Splicetoday

Politics & Media
Dec 07, 2011, 04:19AM

Newt’s Underwear Is Starting to Sweat

Can it stay dry long enough to get Obama reelected?

Newt gingrich.jpg?ixlib=rails 2.1

Six weeks ago Newt Gingrich was a television talking head with books to sell. Now he’s number one in the Republican polls and musing on his resemblance to Charles De Gaulle. The man who got snippy with Maria Bartiromo and Scott Pelley has inflamed the Republican base. He is the leader they seek, the world-historic transformational figure who knows how to be snotty when faced with a rival pile of hairspray and TV makeup. Newt knows it, and his ego is beginning to heave and quake. It’s undergoing a transformation—not so much from Bruce Banner to the Hulk, as from the Hulk to the Hulk’s enlarged, black-green, hemorrhoidal anus.

To put it differently, Newt’s underwear is starting to sweat. His glands are flooding him with the mix of lust and fear that soaks him when actual power is at hand. Never is he more alive, never is he more catastrophically useless. Just a happily flapping mouth until recently, he is about to become the Clinton-era Newt, the Newt of the Golden Age, the lightning-eyed leader who strode about making a hash of things until his fellow Republicans dragged him to the Hill cloakroom and stuck in the knives.

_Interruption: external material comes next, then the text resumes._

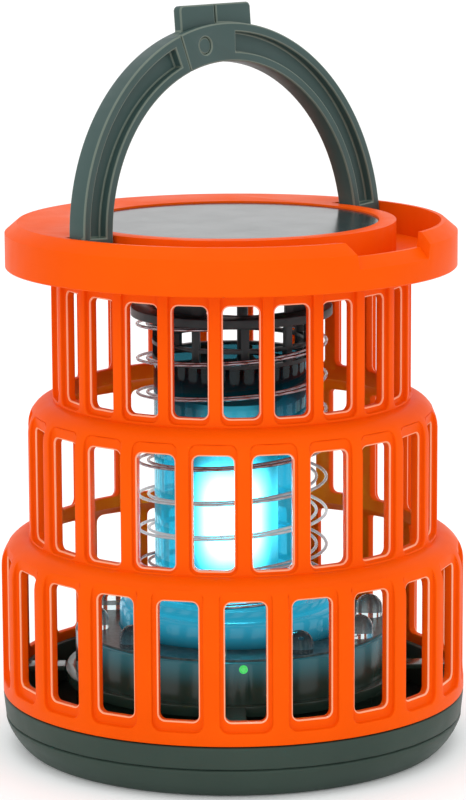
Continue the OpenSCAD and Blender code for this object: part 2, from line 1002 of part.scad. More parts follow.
// Four arms that carry the drum from the grille's foot, clear of the tray's neck
module drum_arms() {
    color(black)
        for (a = [45:90:315])
            rotate([0, 0, a])
                translate([flange_out + 0.05, -3.5, flange_z + flange_h - arm_h])
                    cube([low_r - in_step - flange_out - 0.17, 7, arm_h]);
}

module drum_floor() {
    color(black)
        difference() {
            translate([0, 0, 4.3])
                cylinder(r = drum_r - 2.1, h = 2);
            for (a = [0:90:270])
                rotate([0, 0, a])
                    translate([drum_r - 5, 0, 0]) {
                        cylinder(r = screw_r + 0.2, h = 9);
                        cylinder(r = head_r + 0.1, h = 4.3 + head_h);
                    }
        }
}

module drum_screws() {
    color(steel)
        for (a = [0:90:270])
            rotate([0, 0, a])
                translate([drum_r - 5, 0, 0])
                    screw(4.3, 7);
}

module led_board() {
    color(black)
        ring(boss_r + 0.4, drum_r - 1.2, drum_top, 0.6);
}

module lamp_domes() {
    base_h = 2.4;
    color(white)
        for (i = [0:domes - 1])
            rotate([0, 0, crown_first + (i + 0.5) * 360 / domes])
                translate([dome_ring_r, 0, drum_top + 0.6]) {
                    cylinder(r = dome_r, h = base_h);
                    translate([0, 0, base_h])
                        intersection() {
                            sphere(r = dome_r);
                            translate([0, 0, -0.5])
                                cylinder(r = dome_r + 1, h = dome_r + 1);
                        }
                }
}

module status_led() {
    color([0.2, 0.9, 0.4])
        rotate([0, 0, 228.5])
            translate([drum_r - 3.5, 0, drum_top - 1.8])
                rotate([0, 90, 0]) {
                    cylinder(r = 1.2, h = 3.7);
                    translate([0, 0, 3.5])
                        cylinder(r1 = 1.2, r2 = 0.7, h = 0.6);
                }
}

module battery() {
    color([0.2, 0.45, 0.75])
        translate([0, 0, cell_z])
            rotate([0, 90, 0])
                cylinder(r = cell_r, h = cell_l, center = true);
}

// Cradle under the cell, with an end plate at each terminal
module battery_cradle() {
    color(black)
        difference() {
            translate([-cell_l / 2 - 2, -8, 6.35])
                cube([cell_l + 4, 16, cell_z - 6.35]);
            translate([0, 0, cell_z])
                rotate([0, 90, 0])
                    cylinder(r = cell_r + 0.1, h = cell_l + 0.2, center = true);
        }
}

module drive_board() {
    color(green_board)
        translate([0, 0, drum_top - 2.05 - board_t])
            cylinder(r = 38, h = board_t);
}

base_bowl();
base_ring();
neck_seal();
rubber_feet();
grille_foot();
grille_low_bars();
grille_low_shoulder();
grille_mid_bars();
grille_mid_shoulder();
grille_top_bars();
grille_top_band();
grille_screws();
cap_floor();
cap_shell();
cap_screws();
solar_panel();
panel_gasket();
main_board();
usb_port();
tact_switch();
mode_button();
port_cover();
cover_pin();
pivot_pins();
handle_right();
handle_left();
clasp_pin();
crown_plate();
crown();
grid_head();
grid_foot();
grid_wire_live();
grid_wire_return();
light_tube();
lamp_socket();
lamp_diffuser();
lamp_cap();
lamp_board();
uv_leds();
lamp_stem();
drum();
drum_boss();
drum_flange();
drum_arms();
drum_floor();
drum_screws();
led_board();
lamp_domes();
status_led();
battery();
battery_cradle();
drive_board();
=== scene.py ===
"""Looks of a lantern-shaped electric bug zapper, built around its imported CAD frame.

Work is in millimetres, in the frame's own axes, and each mesh is scaled to metres as it is made.
"""

import json
import math

import bmesh
import bpy
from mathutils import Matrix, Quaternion, Vector

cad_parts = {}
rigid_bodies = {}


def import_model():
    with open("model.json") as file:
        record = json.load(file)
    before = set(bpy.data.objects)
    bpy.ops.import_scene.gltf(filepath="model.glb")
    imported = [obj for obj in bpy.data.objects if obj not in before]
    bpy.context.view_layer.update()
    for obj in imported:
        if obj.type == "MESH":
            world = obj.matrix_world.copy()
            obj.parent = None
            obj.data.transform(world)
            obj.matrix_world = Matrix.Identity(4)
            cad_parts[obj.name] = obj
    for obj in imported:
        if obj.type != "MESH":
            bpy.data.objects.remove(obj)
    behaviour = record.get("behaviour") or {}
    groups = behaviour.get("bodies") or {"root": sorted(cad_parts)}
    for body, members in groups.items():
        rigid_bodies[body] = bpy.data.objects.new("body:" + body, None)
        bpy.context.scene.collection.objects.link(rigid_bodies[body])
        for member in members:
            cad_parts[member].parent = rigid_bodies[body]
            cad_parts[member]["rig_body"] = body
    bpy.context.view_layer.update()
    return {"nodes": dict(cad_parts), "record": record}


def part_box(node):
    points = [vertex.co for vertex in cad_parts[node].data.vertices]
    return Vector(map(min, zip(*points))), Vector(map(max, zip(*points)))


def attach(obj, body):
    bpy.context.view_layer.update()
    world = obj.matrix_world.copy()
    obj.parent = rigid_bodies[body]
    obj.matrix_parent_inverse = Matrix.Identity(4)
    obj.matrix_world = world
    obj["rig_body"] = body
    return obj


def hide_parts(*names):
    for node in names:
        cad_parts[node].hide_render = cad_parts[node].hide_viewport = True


for leftover in list(bpy.data.objects):
    bpy.data.objects.remove(leftover)

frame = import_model()
scene = bpy.context.scene
MM = 0.001


# ---------------------------------------------------------------- sizes from the frame

def low(node):
    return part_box(node)[0] / MM


def high(node):
    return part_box(node)[1] / MM


def reach(node):
    """Radius of a round node about the Z axis."""
    a, b = low(node), high(node)
    return max(-a.x, -a.y, b.x, b.y)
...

“Gingrich is not stable enough emotionally to be the nominee—let alone, the president.” That’s what a “Republican Insider” told the National Journal in a message that reeks of been-there weariness. (The man was so wrung out he couldn’t punctuate.) Another Republican put his finger on the problem now facing liberals. “With Newt, we go to bed every night thinking that tomorrow might be the day he implodes,” the operative said. So it is on our side too. Granted that Newt is too much of a childish sack to lead a country or a ticket, is he also too much of a childish sack to make it through the early primaries?

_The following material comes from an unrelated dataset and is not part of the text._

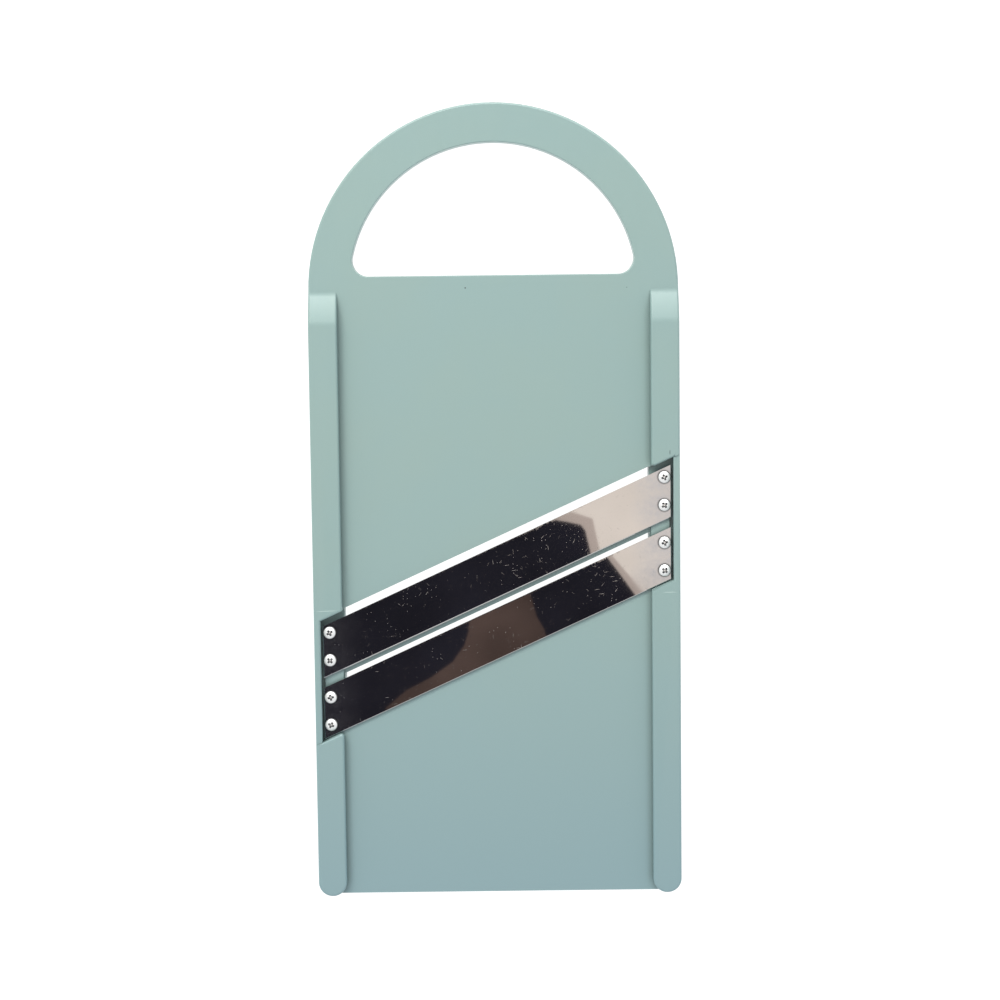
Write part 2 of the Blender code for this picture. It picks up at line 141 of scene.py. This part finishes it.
# Angles in degrees from which an edge is shaded sharp
BOARD_SHARP = 25.0
BLADE_SHARP = 20.0
SCREW_SHARP = 40.0

# The rails' height, and how near a point has to be to a surface to count as on it
RAIL_TOP = cad_box[1][2]
FLAT = 0.00004

# Bright screens: name, nearest and farthest angle off the vertical, and strength
GLOSS_SCREENS = (
    ("gloss_screen_near", 24.0, 44.0, 2.8),
    ("gloss_screen_far", 44.0, 86.0, 4.8),
)

# The stage: world, softbox and floor
WORLD_COLOUR = (0.97, 1.0, 1.03)
WORLD_STRENGTH = 0.78
SOFTBOX_COLOUR = (1.0, 0.93, 0.82)
SOFTBOX_POWER = 12.0
SOFTBOX_SIZE = (1.1, 0.5)
SOFTBOX_PLACE = (-0.35, 0.95, 0.85)
FLOOR_DROP = 0.0002
FLOOR_HALF_SIZE = 6.0
FLOOR_GREY = (0.20, 0.20, 0.20)

# Marks on the plastic: x, y, half length, half width, turn in degrees
WITNESS_LINES = (
    (0.0754, -0.0393, 0.0031, 0.00016, 0.0),
    (-0.0742, -0.0458, 0.0048, 0.00016, 2.0),
)
DARK_MARKS = (
    (0.0756, 0.0218, 0.0011, 0.00015, 90.0),
    (-0.0121, 0.0936, 0.00034, 0.00030, 0.0),
    (0.0577, 0.0931, 0.00020, 0.00018, 0.0),
)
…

Let’s stipulate that only a miracle could let this man grab his party’s nomination. The Republicans are still a sizable outfit, and doing well in TV appearances can’t make up for a lack of money and a nonexistent organization. But the Republicans are also a frivolous party. Newt puts on a good show, maybe the best in contemporary politics, and he’s a hater. As of now, polls find that not only does he lead poor, circumspect Mitt Romney in simple preference—nationally and in the first three states where voting will take place—he also outscores Romney in the “positive intensity” of his followers. Those who like Newt get worked up about him, meaning they might be more likely to show up and vote.

The only people willing to make an effort for Romney are the ones who write checks to him or work for the money provided by those checks. Most likely that’s enough for the long run, but he’d be much better off if there were no long run, if he could become the nominee apparent in February instead of June and avoid a long slanging match in which he and Gingrich trade accusations of hypocrisy and buck raking. Romney is already a candidate who fills onlookers with inertia (to paraphrase Peter Cook). With Newt and his mouth looming larger, he stands a good chance of becoming severely damaged goods.

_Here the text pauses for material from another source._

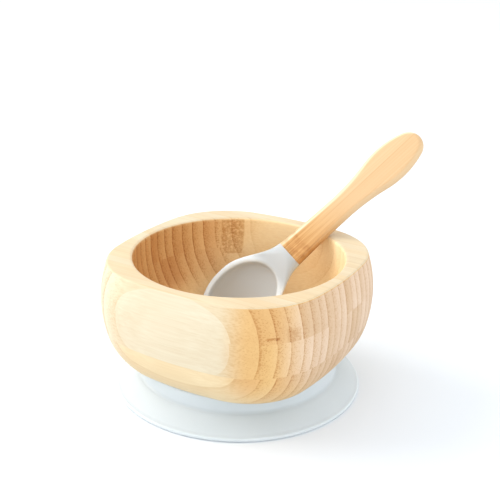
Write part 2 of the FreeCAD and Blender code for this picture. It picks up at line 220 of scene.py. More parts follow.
def between(first, last, shares):
    """Rings at shares of the way from one ring to another."""
    return [first + (last - first) * share for share in shares]


def make_rim_board():
    """The top board, with the flat rim and its two rounded edges."""
    low = bottom_z["rim_board"]
    outer_edge = arc((RIM_HALF - RIM_OUTER, RIM_Z - RIM_OUTER), RIM_OUTER, 0, 90, 8)
    inner_edge = arc((CAVITY_RADIUS + RIM_INNER, RIM_Z - RIM_INNER), RIM_INNER, 90, 180, 8)
    rings = wall_rings(low, RIM_Z - RIM_OUTER, steps=12)
    rings += [square_ring(half, z) for half, z in outer_edge[1:]]
    rings += between(rings[-1], round_ring(inner_edge[0][0], RIM_Z), shares=(0.06, 0.5, 0.94))
    rings += turned(inner_edge)
    rings += cavity_rings(RIM_Z - RIM_INNER, low, steps=12)[1:]
    return make_piece("rim_board_wood", *skin(rings, closed=True), "bowl", "rim_board", "bamboo")


def make_upper_wall_board():
    """The second board: a plain belt of the wall."""
    low, high = bottom_z["upper_wall_board"], top_z["upper_wall_board"]
    rings = wall_rings(low, high, steps=14) + cavity_rings(high, low, steps=14)
    return make_piece("upper_wall_wood", *skin(rings, closed=True), "bowl",
                      "upper_wall_board", "bamboo")


def make_lower_wall_board():
    """The third board, with the inner floor."""
    low, high = bottom_z["lower_wall_board"], top_z["lower_wall_board"]
    rings = [round_ring(0, low)] + wall_rings(low, high, steps=18)
    centre = (CAVITY_RADIUS - CAVITY_ARC, CAVITY_FLOOR + CAVITY_ARC)
    start = -math.degrees(math.asin((centre[1] - high) / CAVITY_ARC))
    rings += turned(arc(centre, CAVITY_ARC, start, -90, 24))
    rings += turned([(centre[0] / 2, CAVITY_FLOOR), (0, CAVITY_FLOOR)])
    return make_piece("lower_wall_wood", *skin(rings), "bowl", "lower_wall_board", "bamboo")


def make_foot_board():
    """The lowest board with the turned foot, its bead groove and the lip below the groove."""
    low, high = bottom_z["foot_board"], top_z["foot_board"]
    profile = [(0, low), (FOOT_RADIUS / 2, low)]
    profile += arc((FOOT_RADIUS - FOOT_ROUND, low + FOOT_ROUND), FOOT_ROUND, -90, 0)
    profile += [(FOOT_RADIUS, GROOVE_LOW), (GROOVE_RADIUS, GROOVE_LOW),
                (GROOVE_RADIUS, GROOVE_HIGH), (FOOT_RADIUS, GROOVE_HIGH),
                (FOOT_RADIUS, BLOCK_BOTTOM)]
    rings = turned(profile)
    outer = square_ring(wall_half(BLOCK_BOTTOM), BLOCK_BOTTOM)
    rings += between(rings[-1], outer, shares=(0.06, 0.5, 0.96))
    rings += wall_rings(BLOCK_BOTTOM, high, steps=10)
    rings.append(round_ring(0, high))
    return make_piece("foot_wood", *skin(rings), "bowl", "foot_board", "bamboo")


# ---------------------------------------------------------------- silicone ring

# Points of the ring's outline are a radius and a height.
SKIRT_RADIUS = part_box("suction_ring")[1].x
SKIRT_EDGE = 1.0 * MM              # half the skirt's thickness at its round edge
FILLET = 1.8 * MM                  # hollow rounding between skirt and collar
FILLET_START = Vector((48.0, 7.6)) * MM
FILLET_END = Vector((46.6, 9.2)) * MM
COLLAR_ROUND = 1.6 * MM
COLLAR_TOP = top_z["suction_ring"] + 0.2 * MM  # leaves only a hairline under the wood
INNER_SEAL = 38.5 * MM             # outer radius of the seal round the bore
CHAMBER = ((39.5 * MM, 4.2 * MM), (47.0 * MM, 4.2 * MM))  # corners of the chamber's roof
OUTER_SEAL = 54.5 * MM             # inner radius of the skirt's seal
SOFT_EDGE = 0.25 * MM              # bevel of the bore's two edges


def arc_through(start, end, radius, steps=8):
    """Points on the short arc of a radius that turns clockwise from start to end."""
    chord = end - start
    across = Vector((chord.y, -chord.x)).normalized()
    centre = (start + end) / 2 + across * math.sqrt(radius ** 2 - (chord.length / 2) ** 2)
    first = math.degrees(math.atan2(*(start - centre).yx))
    last = math.degrees(math.atan2(*(end - centre).yx))
    return arc(centre, radius, first, last - 360 if last > first else last, steps)


def make_suction_ring():
    """Skirt, collar and bead, with the chamber and its two seals underneath: one turned outline."""
    bore, bead = FOOT_RADIUS + FIT_GAP, GROOVE_RADIUS + FIT_GAP
    bead_low, bead_high = GROOVE_LOW + FIT_GAP, GROOVE_HIGH - FIT_GAP
    bead_round = (bead_high - bead_low) / 2
    skirt_end = Vector((SKIRT_RADIUS - SKIRT_EDGE, 2 * SKIRT_EDGE))
    collar_corner = (FILLET_END.x - COLLAR_ROUND, COLLAR_TOP - COLLAR_ROUND)
    outline = [(bore, SOFT_EDGE), (bore + SOFT_EDGE, 0), (INNER_SEAL, 0), *CHAMBER, (OUTER_SEAL, 0)]
    outline += arc((SKIRT_RADIUS - SKIRT_EDGE, SKIRT_EDGE), SKIRT_EDGE, -90, 90, 14)
    outline += [skirt_end.lerp(FILLET_START, share) for share in np.linspace(0, 1, 9)[1:-1]]
    outline += arc_through(FILLET_START, FILLET_END, FILLET)
    outline += arc(collar_corner, COLLAR_ROUND, 0, 90, 10)
    outline += [(bore + SOFT_EDGE, COLLAR_TOP), (bore, COLLAR_TOP - SOFT_EDGE), (bore, bead_high)]
    outline += arc((bead + bead_round, (bead_low + bead_high) / 2), bead_round, 90, 270)
    outline.append((bore, bead_low))
    return make_piece("suction_ring_silicone", *skin(turned(outline), closed=True), "base",
                      "suction_ring", "silicone")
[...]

Or maybe not. Here is where liberals feel their livers shrivel. Republicans have seized and dropped a series of mouthy talking dolls, from Donald Trump to Herman Cain. Maybe they’ll lose interest in Newt and, when the time for action comes, start writing in Dog the Bounty Hunter. Maybe this doll will make it impossible for them to hold on to it. Newt overreaches. When the Starr Report had Clinton on the ropes, Newt’s glands had to pump and he released the tape of Clinton’s grand jury testimony. He wanted to humiliate a humiliated man, and the country took note.

Gingrich is a small man on a grand scale, and that’s why the base likes him. He’s made an art form of resentment since he baited Tip O’Neill and sent GOP candidates the lists of words they should use (“sick,” “twisted,” “vicious,” “hateful”). But when the small man is lifted as high as he always wanted to go, he winds up showing why he should never have been lifted up at all. So now we say the Liberal’s Prayer. Please, let Republican voters stay crazy, but render them less fickle. Please, let Newt be Newt, but don’t let him be the full, untrammeled Newt until after (if possible) the California primary on June 5.

Oh dear, if only the stimulus bill had been bigger. Then we wouldn’t have to worry about these things. But it is what it is, as they say nowadays, and the fate of the White House depends on the interaction of two irascible, tantrum-prone, maladjusted children: the Republican electorate and its one-man condensation, Newt Gingrich.